Identify the lines holding "nodes" and copy them.

DATA EXTRACT -
=======

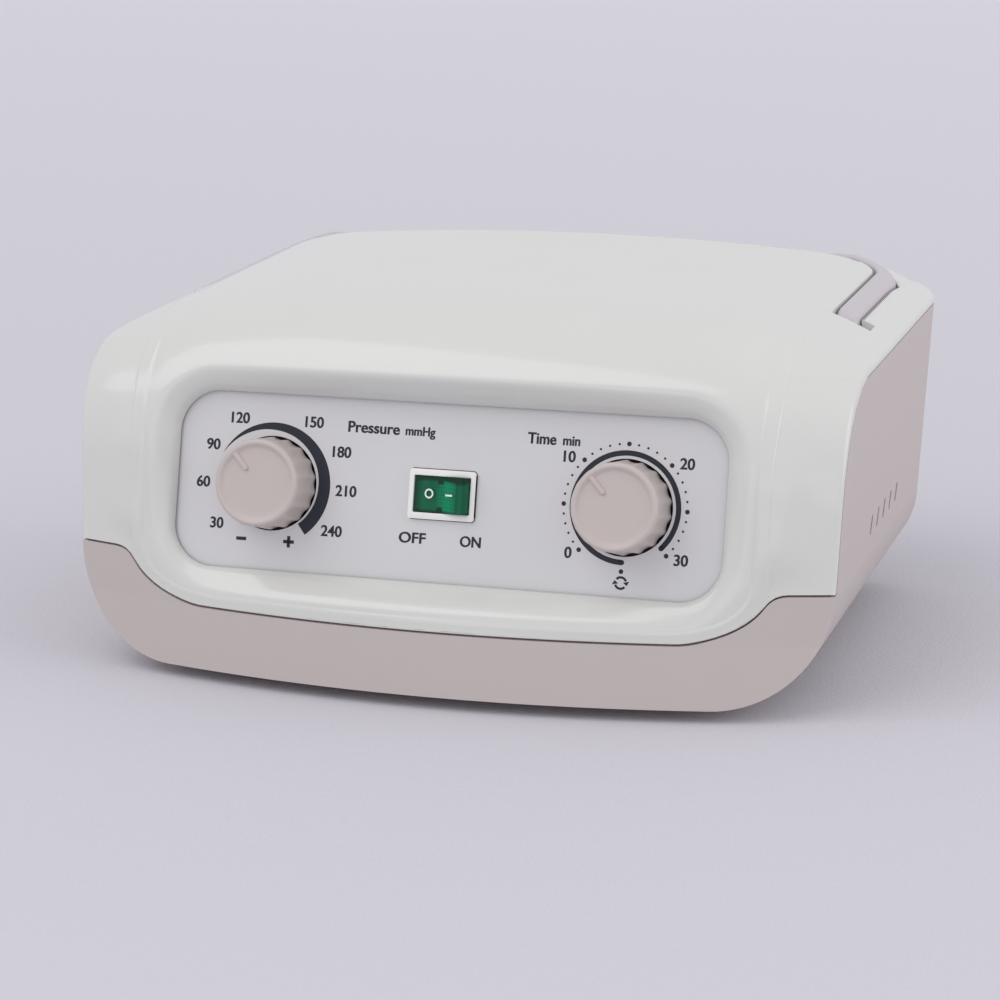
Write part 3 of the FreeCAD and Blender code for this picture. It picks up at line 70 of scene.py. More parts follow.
def gridPiece(name, columns, rows, placeAt):
    # a flat grid whose corners are carried to their places, in millimetres, by placeAt(column, row)
    deselectAll()
    bpy.ops.mesh.primitive_grid_add(x_subdivisions=columns, y_subdivisions=rows, size=1)
    piece = bpy.context.object
    piece.name = name
    for vertex in piece.data.vertices:
        column = round((vertex.co.x + 0.5) * columns)
        row = round((vertex.co.y + 0.5) * rows)
        vertex.co = Vector(placeAt(column, row)) * mm
    return piece


def sheetPiece(name, lines):
    # a grid whose columns are lines of points side by side
    return gridPiece(name, len(lines) - 1, len(lines[0]) - 1, lambda column, row: lines[column][row])


def joinPieces(name, *pieces):
    choose(*pieces)
    bpy.ops.object.join()
    pieces[0].name = name
    return pieces[0]


def mergeDoubles(piece, distance=0.004, outward=True):
    choose(piece)
    bpy.ops.object.mode_set(mode="EDIT")
    bpy.ops.mesh.select_all(action="SELECT")
    bpy.ops.mesh.remove_doubles(threshold=distance * mm)
    if outward:
        bpy.ops.mesh.normals_make_consistent(inside=False)
    bpy.ops.object.mode_set(mode="OBJECT")


def shadeSmooth(piece, angle=35):
    choose(piece)
    bpy.ops.object.shade_smooth_by_angle(angle=math.radians(angle))


def setIn(piece, body, slot, material, *nodes):
    # dress a finished piece: its body, its finish and the nodes that it stands for; slot is not used
    piece.data.materials.clear()
    piece.data.materials.append(material)
    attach(piece, body)
    if nodes:
        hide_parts(*nodes)
    return piece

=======

RESPONSE -
def setIn(piece, body, slot, material, *nodes):
    # dress a finished piece: its body, its finish and the nodes that it stands for; slot is not used
    if nodes:
        hide_parts(*nodes)